Pues bien, los españoles somos simpáticos, jaraneros, trabajadores, demócratas en general y corruptos. Anda suelto por ahí un gen que nos induce a la sinvergonzonería en la que nos embarcamos alegremente siempre que podemos. El IVA no se paga, por Dios, los impuestos, tampoco, y si está a nuestro alcance un chanchullo cualquiera (pagar al fontanero o al que nos vende la casa con un poquito de dinero negro) lo practicamos sin dudar: el Estado nos roba (como a los catalanes) y nos tenemos que defender robándole a nuestra vez.

Esto es lo normal.

Pero, además, hoy me encuentro con la necesidad de vadear el río de porquería que me mancha los zapatos, los calcetines y hasta las perneras de los pantalones y que desborda las calzadas de mi país, España. La necesidad del vadeo no es solo mía sino de todos nosotros, aunque a veces me parece que a algunos les importa menos que a otros o no les importa nada en absoluto a juzgar por cómo siguen votando al mismo partido inmerso en las prácticas corrompidas una elección tras otra, como si nada fuera.

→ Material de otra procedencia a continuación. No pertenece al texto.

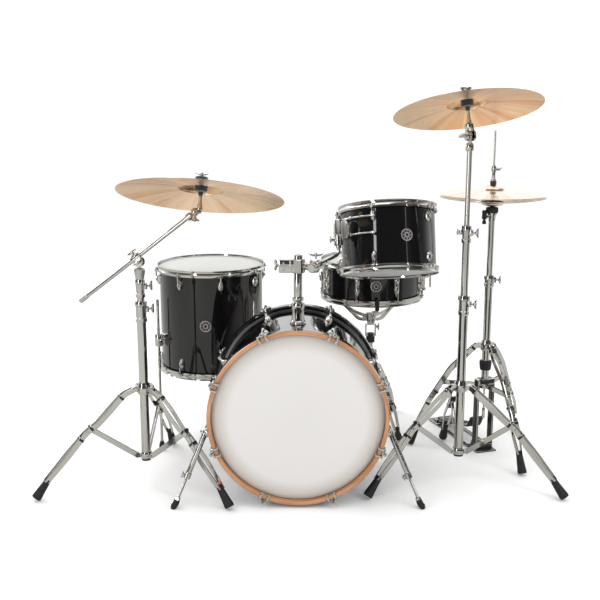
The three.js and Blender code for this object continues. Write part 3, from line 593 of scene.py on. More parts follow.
def drumParts(drum, bare=False):
    place = drumFrame(drum)
    radius, depth, wall = drum["radius"], drum["depth"], hoopShape["wall"]
    name, node = drum["name"], drum["node"]
    form = bmesh.new()
    lathe(form, [(radius, 1.5), (radius, depth / 2), (radius, depth - 1.5), (radius - 0.6, depth - 0.5),
                 (radius - 3, depth), (radius - wall, depth - 4), (radius - wall, 4), (radius - 3, 0),
                 (radius - 0.6, 0.5), (radius, 1.5)], Matrix(), 112, [0, 0, 0, 1, 1, 1, 1, 1, 0])
    makePiece(name + "Shell", form, place, [lacquer, innerPly], drum["body"], [node + "_shell"],
              30)
    form = bmesh.new()
    half = drum["lugLength"] / 2
    heights = [depth / 2] if drum["lugLength"] > 60 else [
        depth - drum["lugFromEdge"] - half, drum["lugFromEdge"] + half]
    out = hoopShape["rodOut"]
    for i in range(drum["lugs"]):
        spin = turn(drum["firstLug"] + 360 / drum["lugs"] * i, "Z")
        for height in heights:
            drumLug(form, spin @ move(radius, 0, height), drum["lugLength"])
        line = spin @ move(radius + out, 0, 0)
        keyRod(form, line, depth + hoopShape["low"] + 4, heights[0] + half * 0.6)
        keyRod(form, line, -hoopShape["low"] - 4, heights[-1] - half * 0.6)
    makePiece(name + "Lugs", form, place, [chrome], drum["body"])
    drumHoop(drum, place, name + "TopHoop", node + "_top_hoop", False)
    drumHoop(drum, place, name + "BottomHoop", node + "_bottom_hoop", True)
    drumHead(drum, place, name + "TopHead", node + "_top_head", False, drumFilm)
    if not bare:
        drumHead(drum, place, name + "BottomHead", node + "_bottom_head", True, drumFilm)
    form = bmesh.new()
    azimuth, share = drum["badge"]
    ventBadge(form, turn(azimuth, "Z") @ move(radius + 0.6, 0, depth * share) @ turn(90, "Y"))
    makePiece(name + "Badge", form, place, [castGrey, blackSteel, redEnamel], drum["body"])
    return place


rackTomPlace = drumParts(rackTom)
drumParts(floorTom)
snarePlace = drumParts(snare, bare=True)
print("drums made")


# Bass drum: its own Z runs back along the drum and its own X points up.
bass = {"radius": 10 * inch, "length": 385, "hoopWidth": 38, "hoopWall": 12, "headSet": 18, "spurSet": 60,
        "claws": 8, "firstClaw": 22.5, "postBack": 170, "postRadius": 13}
hoopLow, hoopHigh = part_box("bass_drum_front_hoop")
bassPlace = basis(((hoopLow.x + hoopHigh.x) / 2, hoopLow.y, (hoopLow.z + hoopHigh.z) / 2),
                  (0, 0, 1), (1, 0, 0), (0, 1, 0))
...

Hablo de que nos rodea la corrupción total nacida de la política y de que a cualquier lugar al que dirijamos nuestra mirada, el bosque de ponzoña nos impide ver a los escasos virtuosos que claman en el desierto pero se declaran derrotados antes siquiera de lanzarse a la batalla. “No podemos hacer nada”, nos dicen antes de meter las manos en la masa, dispuestos a luchar aceptando, eso sí por necesidad ineludible, un poquitito de corrupción y luego un poquito más y más.

Hablo de que la corrupción financiera de los partidos políticos nace del hecho sobreentendido de que se necesita dinero para mantener vivo el sistema democrático y el juego de las elecciones y de que no hay otro modo de conseguirlo si no es con malas artes. También se necesita para que el político viva bien y no sienta la tentación de ceder al soborno (en el caso extremo de Colombia y su lucha contra el narcotráfico, se solía decir “juez millonario o juez muerto”). Me avergüenza esta laxitud moral que cree que el sistema funciona con apenas un poquito de inevitable inmoralidad. ¿Me avergüenza? No: me enfurece por lo que implica de traición a la ciudadanía de bien.

¿Cómo podemos vivir así? Estoy harto de tener que ver telediarios en los que la porción principal del informativo está dedicada a la Gürtel, a la Púnica, al Presidente de Murcia, al caso Palau, al caso Bárcenas, a las tarjetas black, a Pujol y sus chicos (incluido Artur Mas), a los cursos de formación en Andalucía, al caso Noos, al espionaje en Madrid, a los sobornos en Valencia, a Cursach y sus night-clubs. No hay día que no nos depare un nuevo escándalo. No hay día en que no se nos explique que la presunción de inocencia es reina, sobre todo cuando debe predicarse de un tipo que todos sabemos que es un bandido (claro que prefiero que un delincuente se libre de la cárcel si con ello se evita que acabe condenado un inocente; pero eso es porque soy un demócrata de verdad). Y todo ocurre en un sistema político que se sostiene gracias a pequeños acuerdos que recuerdan la historia del caballero que en el sillón de la consulta agarra al dentista por salva sea la parte y le espeta “no nos haremos daño, ¿verdad?” O que permite que se ignoren impunemente promesas de regeneración dadas solemnemente al votante durante la campaña electoral. “Vamos a acabar con la casta”, nos dicen, cuando quieren decir “vamos a acabar en la casta”.

Pues vaya negocio este de los paraguas.